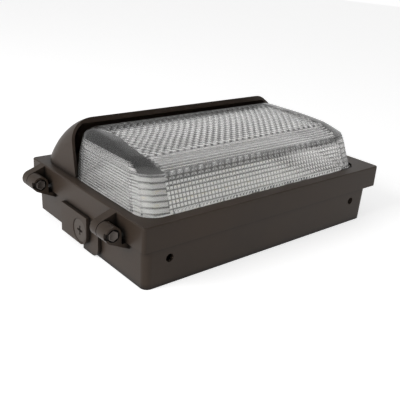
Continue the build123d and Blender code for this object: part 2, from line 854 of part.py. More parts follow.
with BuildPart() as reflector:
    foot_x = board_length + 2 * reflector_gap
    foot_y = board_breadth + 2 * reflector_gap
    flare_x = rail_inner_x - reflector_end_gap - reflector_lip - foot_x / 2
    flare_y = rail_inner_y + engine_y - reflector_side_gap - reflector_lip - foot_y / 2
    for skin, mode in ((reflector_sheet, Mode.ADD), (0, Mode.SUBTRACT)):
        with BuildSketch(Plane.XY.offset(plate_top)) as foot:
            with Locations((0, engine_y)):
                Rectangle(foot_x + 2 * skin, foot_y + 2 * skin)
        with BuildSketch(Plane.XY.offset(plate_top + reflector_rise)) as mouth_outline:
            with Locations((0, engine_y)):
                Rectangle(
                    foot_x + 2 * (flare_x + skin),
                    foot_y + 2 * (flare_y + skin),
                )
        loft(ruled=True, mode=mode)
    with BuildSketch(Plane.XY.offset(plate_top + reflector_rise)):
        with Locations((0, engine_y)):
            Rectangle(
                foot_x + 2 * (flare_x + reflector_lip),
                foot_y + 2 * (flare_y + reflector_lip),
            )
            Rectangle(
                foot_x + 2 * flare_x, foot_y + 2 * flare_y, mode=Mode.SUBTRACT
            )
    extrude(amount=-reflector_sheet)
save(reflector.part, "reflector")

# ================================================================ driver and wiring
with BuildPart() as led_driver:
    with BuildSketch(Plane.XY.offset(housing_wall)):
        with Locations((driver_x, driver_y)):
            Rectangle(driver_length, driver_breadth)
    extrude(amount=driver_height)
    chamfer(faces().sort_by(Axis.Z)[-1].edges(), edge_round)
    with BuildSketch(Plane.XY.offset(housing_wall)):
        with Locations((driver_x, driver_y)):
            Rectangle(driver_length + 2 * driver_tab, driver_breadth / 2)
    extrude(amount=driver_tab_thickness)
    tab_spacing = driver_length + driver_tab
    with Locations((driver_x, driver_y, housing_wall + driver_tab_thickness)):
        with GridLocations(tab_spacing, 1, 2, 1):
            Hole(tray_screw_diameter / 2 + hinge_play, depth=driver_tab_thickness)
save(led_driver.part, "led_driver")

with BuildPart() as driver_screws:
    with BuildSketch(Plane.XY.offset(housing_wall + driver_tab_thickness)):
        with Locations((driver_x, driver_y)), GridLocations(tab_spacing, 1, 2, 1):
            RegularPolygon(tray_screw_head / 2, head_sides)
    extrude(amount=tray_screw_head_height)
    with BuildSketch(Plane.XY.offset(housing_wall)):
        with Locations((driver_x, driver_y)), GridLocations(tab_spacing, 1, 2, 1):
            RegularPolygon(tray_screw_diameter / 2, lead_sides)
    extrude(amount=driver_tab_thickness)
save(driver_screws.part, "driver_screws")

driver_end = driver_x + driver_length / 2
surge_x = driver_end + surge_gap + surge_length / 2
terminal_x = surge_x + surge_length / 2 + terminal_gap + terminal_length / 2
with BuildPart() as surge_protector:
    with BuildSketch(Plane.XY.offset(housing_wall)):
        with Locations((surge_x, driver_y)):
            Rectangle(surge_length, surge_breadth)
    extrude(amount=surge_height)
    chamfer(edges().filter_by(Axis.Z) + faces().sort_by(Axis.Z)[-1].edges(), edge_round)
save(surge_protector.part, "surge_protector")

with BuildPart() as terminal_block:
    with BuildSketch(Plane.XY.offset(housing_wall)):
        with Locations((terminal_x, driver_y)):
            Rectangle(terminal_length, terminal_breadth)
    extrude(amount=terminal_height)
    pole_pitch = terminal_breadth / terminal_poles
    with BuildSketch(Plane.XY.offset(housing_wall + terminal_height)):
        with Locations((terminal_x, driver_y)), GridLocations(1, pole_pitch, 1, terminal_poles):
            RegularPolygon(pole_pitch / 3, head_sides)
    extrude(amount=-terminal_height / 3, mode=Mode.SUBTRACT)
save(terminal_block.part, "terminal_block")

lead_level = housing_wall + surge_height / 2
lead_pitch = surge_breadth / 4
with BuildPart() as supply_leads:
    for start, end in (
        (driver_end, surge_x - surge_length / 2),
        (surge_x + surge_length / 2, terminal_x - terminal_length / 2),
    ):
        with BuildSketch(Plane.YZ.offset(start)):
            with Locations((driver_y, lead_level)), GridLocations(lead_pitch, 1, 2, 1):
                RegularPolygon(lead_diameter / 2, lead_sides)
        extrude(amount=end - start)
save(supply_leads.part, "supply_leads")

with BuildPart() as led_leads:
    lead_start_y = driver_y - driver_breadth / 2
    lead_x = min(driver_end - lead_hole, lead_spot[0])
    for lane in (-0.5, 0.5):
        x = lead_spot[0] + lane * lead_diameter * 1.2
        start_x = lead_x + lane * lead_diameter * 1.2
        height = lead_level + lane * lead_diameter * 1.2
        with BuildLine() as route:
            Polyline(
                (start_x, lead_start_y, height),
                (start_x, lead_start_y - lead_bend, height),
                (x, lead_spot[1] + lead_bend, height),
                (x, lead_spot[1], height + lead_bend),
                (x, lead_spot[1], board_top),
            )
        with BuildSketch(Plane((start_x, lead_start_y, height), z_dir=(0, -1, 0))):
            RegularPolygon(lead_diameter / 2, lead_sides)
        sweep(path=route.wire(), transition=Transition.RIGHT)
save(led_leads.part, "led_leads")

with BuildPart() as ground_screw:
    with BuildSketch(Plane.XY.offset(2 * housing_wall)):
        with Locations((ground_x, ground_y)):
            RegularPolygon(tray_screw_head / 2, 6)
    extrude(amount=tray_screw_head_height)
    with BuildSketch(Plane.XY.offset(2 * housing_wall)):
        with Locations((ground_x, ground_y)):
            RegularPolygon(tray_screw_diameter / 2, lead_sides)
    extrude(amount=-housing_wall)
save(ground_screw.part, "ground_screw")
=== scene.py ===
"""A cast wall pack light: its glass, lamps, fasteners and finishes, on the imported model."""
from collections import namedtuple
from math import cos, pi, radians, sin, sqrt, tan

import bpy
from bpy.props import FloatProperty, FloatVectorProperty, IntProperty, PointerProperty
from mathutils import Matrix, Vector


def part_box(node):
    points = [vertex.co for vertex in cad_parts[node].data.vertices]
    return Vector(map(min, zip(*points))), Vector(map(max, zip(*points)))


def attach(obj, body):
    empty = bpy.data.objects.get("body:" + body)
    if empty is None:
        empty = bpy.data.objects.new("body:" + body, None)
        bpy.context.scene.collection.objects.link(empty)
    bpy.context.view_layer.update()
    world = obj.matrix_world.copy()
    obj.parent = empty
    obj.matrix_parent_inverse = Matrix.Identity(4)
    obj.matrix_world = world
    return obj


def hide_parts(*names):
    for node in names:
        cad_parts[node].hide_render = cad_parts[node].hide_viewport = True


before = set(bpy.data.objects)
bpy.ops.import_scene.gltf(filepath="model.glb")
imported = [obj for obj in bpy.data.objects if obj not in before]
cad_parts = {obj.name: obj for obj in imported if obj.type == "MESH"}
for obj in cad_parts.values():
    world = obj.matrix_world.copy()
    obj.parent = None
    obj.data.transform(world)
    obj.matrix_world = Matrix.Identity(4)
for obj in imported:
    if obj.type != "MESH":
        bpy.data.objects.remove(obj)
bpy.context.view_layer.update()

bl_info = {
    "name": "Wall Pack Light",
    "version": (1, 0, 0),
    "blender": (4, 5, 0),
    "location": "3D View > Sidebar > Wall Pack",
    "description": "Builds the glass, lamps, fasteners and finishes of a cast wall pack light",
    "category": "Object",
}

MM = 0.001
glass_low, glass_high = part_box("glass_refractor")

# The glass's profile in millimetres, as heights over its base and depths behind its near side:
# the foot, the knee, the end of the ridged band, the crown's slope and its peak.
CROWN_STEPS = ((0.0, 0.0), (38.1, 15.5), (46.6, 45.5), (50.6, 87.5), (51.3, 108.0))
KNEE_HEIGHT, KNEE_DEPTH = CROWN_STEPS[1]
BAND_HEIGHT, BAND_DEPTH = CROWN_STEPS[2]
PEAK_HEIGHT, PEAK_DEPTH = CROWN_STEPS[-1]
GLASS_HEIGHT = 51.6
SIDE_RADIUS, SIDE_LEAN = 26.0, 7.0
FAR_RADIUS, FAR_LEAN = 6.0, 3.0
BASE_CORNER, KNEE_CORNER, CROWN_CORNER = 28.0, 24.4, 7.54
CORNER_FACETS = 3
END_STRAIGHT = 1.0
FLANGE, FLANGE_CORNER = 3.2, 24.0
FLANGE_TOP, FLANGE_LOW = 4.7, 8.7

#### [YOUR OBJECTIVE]
Proceeding from the line containing "cad_parts[node].hide_render = cad_parts[node].hide_viewport" through the line containing "imported = [obj", transcribe the lines above exactly, both end lines included.

#### [RESULT OF THE EXERCISE]
        cad_parts[node].hide_render = cad_parts[node].hide_viewport = True


before = set(bpy.data.objects)
bpy.ops.import_scene.gltf(filepath="model.glb")
imported = [obj for obj in bpy.data.objects if obj not in before]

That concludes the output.